The frenzied backstory embellished the record with immediate appeal. As Lindsey Buckingham would reflect, “Whatever was going in the band, specifically between the two couples, very much informed the material, and I think that was a very great appeal of the album. If you look at the success that the album enjoyed, I think it goes a little bit beyond the music itself.”

There can be no doubt that the tension within the group would leak into everything the album would become, as Buckingham continues: “I think a resonance kicks in that has to do with the interaction of the people, the whole being greater than the sum of the parts and I think a tangible element of that is the fact you had these dialogues shooting back and forth between members of the band about things that were happening to all of us while we were recording these songs.”

Much like punk, the story of the album seems like an inviting ambition to a clueless 15-year-old by virtue of the fact that it cuts through the hormonal adolescent malaise like a drama dagger, but to the same kid, another 15 years on, the very thought of making Rumours may well prompt a panic attack. Thoughts of being in the Sex Pistols might trigger a similar response.

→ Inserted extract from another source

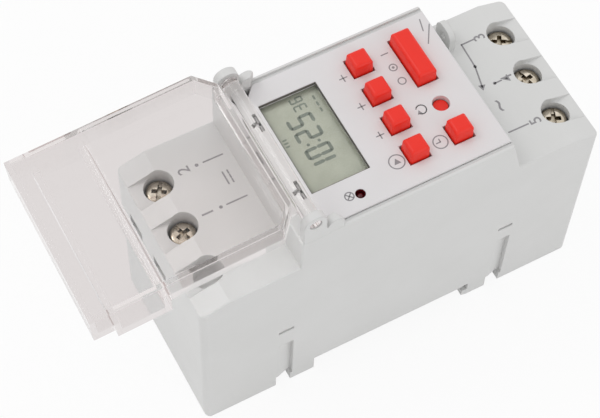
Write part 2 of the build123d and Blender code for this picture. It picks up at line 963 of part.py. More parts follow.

But when you’re young, that same fraught danger appeals and Rumours offered it up on the most accessible level. It was easy sunshine pop, backed by a dark sense of adrenaline. So, in your feted teenage domain, you could happily sit there and think the soppy and stupid thought, ‘Maybe love is just not for me’, but be assured that such a predicament was a positive boon for your inevitable pop-rock band.

It has now sold over 40million copies and the figure is still growing, proving that that point has never lost its timeless edge.